The episode shows that beyond the headline mortgage meltdowns of the past two years, many of the more arcane structured-finance deals that also helped define the credit boom, although they are headaches rather than disasters, weren’t worth it.
Back in 2000, DASNY and its investment-bank advisers structured this particular debt so that the rating depended on the creditworthiness of a third party, Ambac.
Ambac, then rated AAA, was a bond insurer, meaning that its main business was to promise investors in municipal bonds that if the issuer of a particular bond didn’t pay, it would make the payments on behalf of that issuer.
In exchange for this guarantee, bond issuers were happy to pay Ambac a fee, because the guarantee that the insurer provided made the bonds easier to sell.
But in this particular case, Ambac didn’t provide its simple performance guarantee. Instead, the insurer guaranteed the performance of some investments that DASNY made.
As is normally the case, DASNY set aside some of the proceeds of its bond issue in a reserve fund, enough to pay several months’ worth of principal and interest on the bonds in case it ran into cash-flow trouble. Ambac guaranteed the performance of the investments in that reserve fund.
Today, Ambac’s guarantee is worth much less than it seemed to be nine years ago — in fact, it’s virtually worthless. Ambac squandered its own good credit rating by guaranteeing the performance of mortgage-backed securities issued at the height of the housing mania.
Now, the insurer is rated CC instead of AAA, and is really just in the process of liquidating itself, since that AAA rating was its only real asset (oh, how many PowerPoint presentations by bond insurers this half of FW sat through nearly a decade ago, each with an obligatory slide explaining this exact point).
Moreover, the credibility of the ratings agencies themselves is shot, too, in the eyes of many investors who relied not only on complex guarantees but on bond analysts’ ability to parse them.
Because Ambac’s guarantee of the DASNY bonds’ reserve fund has lost its value, the bonds, too, suffered their own downgrade, and are now rated CC along with Ambac.
The downgrade isn’t the end of the world.

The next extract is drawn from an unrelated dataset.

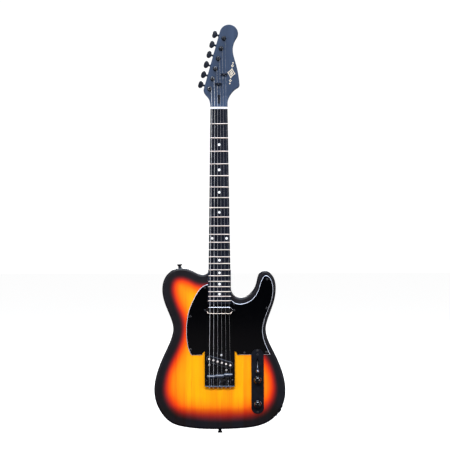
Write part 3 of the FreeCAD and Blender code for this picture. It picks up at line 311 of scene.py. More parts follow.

DASNY does not seem materially more likely to default on the debt than it did a week ago (although there’s always some risk, as with any investment).
And in general, New York public authorities, while they fell into some structured-finance pitfalls like this one, have avoided real catastrophes that have hit some other municipal issuers, including Alabama’s Jefferson County as well as the many transit agencies around the country whose managers tied up the public’s assets in strange deals with AIG.
Still, though, it took time, money, and effort for DASNY to put together this complex deal — time, money, and effort that turned out to be a waste. Further, the downgrade is a problem for some investment managers, who cannot put client money in bonds rated junk status.
All in all, it’s going to be a tough slog for investment bankers to convince securities issuers and buyers that simpler isn’t better.